### Written exercise
List all lines of the data that include the string "bodies".

### Data shown
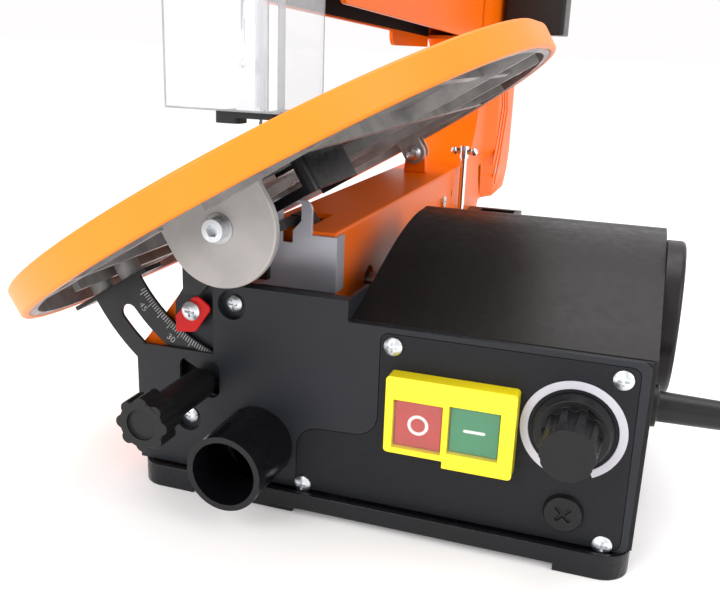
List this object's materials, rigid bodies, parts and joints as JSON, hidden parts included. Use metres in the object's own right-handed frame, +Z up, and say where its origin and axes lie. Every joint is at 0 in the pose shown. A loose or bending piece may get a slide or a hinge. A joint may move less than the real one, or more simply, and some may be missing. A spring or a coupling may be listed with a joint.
{
  "type": "scroll saw",
  "caption": "Bench scroll saw: tilting oval table, C-shaped arm frame with rocking arms and blade, clear guard, switch and speed dial panel, dust port and mains lead.",
  "frame": {"origin": "underside of the base's feet, directly under the blade", "axes": "+X to the operator's right, +Y from the front cover to the rear column, +Z up"},
  "size_m": [0.4999, 0.6808, 0.3489],
  "materials": {
    "cast_black": "hammered black enamel",
    "orange_paint": "glossy orange enamel",
    "rim_orange": "satin orange enamel",
    "table_casting": "ground top, as-cast underside",
    "blasted_grey": "bead blasted",
    "sheet_grey": "light grey powder coat",
    "charcoal_plastic": "satin charcoal",
    "panel_black": "fine leather texture",
    "cover_black": "satin black",
    "port_black": "semi-gloss black",
    "knob_black": "moulded black",
    "switch_yellow": "glossy yellow",
    "stop_red": "glossy red",
    "start_green": "glossy green",
    "dial_grey": "light grey",
    "pointer_red": "glossy red",
    "zinc": "bright zinc",
    "chrome": "polished",
    "steel": "machined",
    "black_steel": "black oxide",
    "clear_guard": "clear polycarbonate",
    "insert_black": "moulded",
    "circuit_green": "circuit board",
    "lead_black": "smooth PVC"
  },
  "bodies": {
    "frame": {"base_plate": "cast_black", "lower_housing": "orange_paint", "rear_column": "orange_paint", "upper_housing": "orange_paint", "front_sheet_bracket": "sheet_grey", "front_cover": "charcoal_plastic", "control_panel": "panel_black", "motor_cover": "cover_black", "motor_end_cap": "cover_black", "motor_body": "steel", "dust_port": "port_black", "switch_housing": "switch_yellow", "speed_dial_plate": "dial_grey", "potentiometer": "steel", "control_board": "circuit_green", "panel_screws": "zinc", "cover_screws": "zinc", "tilt_pointer": "pointer_red", "lock_stud": "steel", "front_pivot_bracket": "black_steel", "rear_pivot_post": "orange_paint", "table_pivot_bolts": "zinc", "arm_pivot_pins": "steel", "tool_holder": "knob_black", "storage_box": "cover_black", "cord_strain_relief": "lead_black", "cord_lead": "lead_black", "cord_coil": "lead_black", "mains_plug": "lead_black"},
    "table": {"table_rim": "rim_orange", "table_top": "table_casting", "table_insert": "insert_black", "front_trunnion": "blasted_grey", "rear_trunnion": "table_casting", "scale_bracket": "black_steel", "scale_screws": "zinc", "dust_hood": "port_black"},
    "lower_arm": {"lower_arm": "black_steel"},
    "upper_arm": {"upper_arm": "black_steel"},
    "blade_set": {"saw_blade": "steel", "lower_blade_clamp": "black_steel", "upper_blade_clamp": "black_steel"},
    "rear_link": {"tension_rod": "steel"},
    "crank": {"motor_shaft": "steel", "crank_wheel": "steel", "cooling_fan": "knob_black"},
    "rod": {"connecting_rod": "steel"},
    "lock_knob": {"tilt_lock_knob": "knob_black"},
    "stop": {"stop_button": "stop_red"},
    "start": {"start_button": "start_green"},
    "speed": {"speed_knob": "knob_black"},
    "fuse": {"fuse_cap": "knob_black"},
    "hold_down": {"hold_down_bar": "zinc", "hold_down_foot": "black_steel", "guard_screw": "zinc", "blade_guard": "clear_guard"},
    "hold_down_clamp": {"hold_down_knob": "knob_black"},
    "lever": {"tension_lever": "knob_black"},
    "lid": {"storage_lid": "cover_black"},
    "wrench": {"hex_wrench": "chrome"}
  },
  "joints": [
    {"name": "table_tilt", "type": "hinge", "parent": "frame", "child": "table", "pos_m": [0, 0.1, 0.1556], "axis": [0, 1, 0], "range_deg": [-13.5, 31.5]},
    {"name": "lock_knob_turn", "type": "hinge", "parent": "frame", "child": "lock_knob", "pos_m": [-0.0322, -0.02, 0.0636], "axis": [0, 1, 0], "range_deg": [0, 270]},
    {"name": "stop_press", "type": "slide", "parent": "frame", "child": "stop", "axis": [0, 1, 0], "range_m": [0, 0.003], "stiffness_N_per_m": 400},
    {"name": "start_press", "type": "slide", "parent": "frame", "child": "start", "axis": [0, 1, 0], "range_m": [0, 0.003], "stiffness_N_per_m": 400},
    {"name": "speed_turn", "type": "hinge", "parent": "frame", "child": "speed", "pos_m": [0.1557, 0, 0.07], "axis": [0, 1, 0], "range_deg": [-135, 135]},
    {"name": "fuse_turn", "type": "hinge", "parent": "frame", "child": "fuse", "pos_m": [0.1555, 0, 0.028], "axis": [0, 1, 0], "range_deg": [0, 90]},
    {"name": "crank_turn", "type": "hinge", "parent": "frame", "child": "crank", "pos_m": [0.1, 0.1, 0.1], "axis": [1, 0, 0], "range_deg": [-90, 90]},
    {"name": "rod_swing", "type": "hinge", "parent": "crank", "child": "rod", "pos_m": [0.008, 0.1063, 0.1], "axis": [1, 0, 0], "range_deg": [-90, 90]},
    {"name": "lower_arm_rock", "type": "hinge", "parent": "frame", "child": "lower_arm", "pos_m": [0, 0.48, 0.12], "axis": [1, 0, 0], "range_deg": [-0.96, 0.96]},
    {"name": "upper_arm_rock", "type": "hinge", "parent": "frame", "child": "upper_arm", "pos_m": [0, 0.48, 0.2545], "axis": [1, 0, 0], "range_deg": [-0.96, 0.96]},
    {"name": "blade_swing", "type": "hinge", "parent": "lower_arm", "child": "blade_set", "pos_m": [0, 0, 0.1435], "axis": [1, 0, 0], "range_deg": [-0.96, 0.96]},
    {"name": "rear_link_swing", "type": "hinge", "parent": "lower_arm", "child": "rear_link", "pos_m": [0, 0.5, 0.12], "axis": [1, 0, 0], "range_deg": [-0.96, 0.96]},
    {"name": "hold_down_slide", "type": "slide", "parent": "frame", "child": "hold_down", "axis": [0, 0, 1], "range_m": [0, 0.024]},
    {"name": "hold_down_knob_turn", "type": "hinge", "parent": "frame", "child": "hold_down_clamp", "pos_m": [0, -0.03, 0.309], "axis": [0, 1, 0], "range_deg": [0, 270]},
    {"name": "tension_lever_flip", "type": "hinge", "parent": "frame", "child": "lever", "pos_m": [0, 0.471, 0.338], "axis": [-1, 0, 0], "range_deg": [0, 85]},
    {"name": "storage_lid_open", "type": "hinge", "parent": "frame", "child": "lid", "pos_m": [0.06, 0.502, 0.318], "axis": [-1, 0, 0], "range_deg": [0, 110]},
    {"name": "wrench_lift", "type": "slide", "parent": "frame", "child": "wrench", "axis": [0, 0, 1], "range_m": [0, 0.085]}
  ],
  "couplings": [
    {"joint": "rod_swing", "follows": "crank_turn", "ratio": -1},
    {"joint": "lower_arm_rock", "follows": "crank_turn", "ratio": -0.0106},
    {"joint": "upper_arm_rock", "follows": "crank_turn", "ratio": -0.0106},
    {"joint": "blade_swing", "follows": "crank_turn", "ratio": 0.0106},
    {"joint": "rear_link_swing", "follows": "crank_turn", "ratio": 0.0106}
  ]
}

### Exercise result
List this object's materials, rigid bodies, parts and joints as JSON, hidden parts included. Use metres in the object's own right-handed frame, +Z up, and say where its origin and axes lie. Every joint is at 0 in the pose shown. A loose or bending piece may get a slide or a hinge. A joint may move less than the real one, or more simply, and some may be missing. A spring or a coupling may be listed with a joint.
  "bodies": {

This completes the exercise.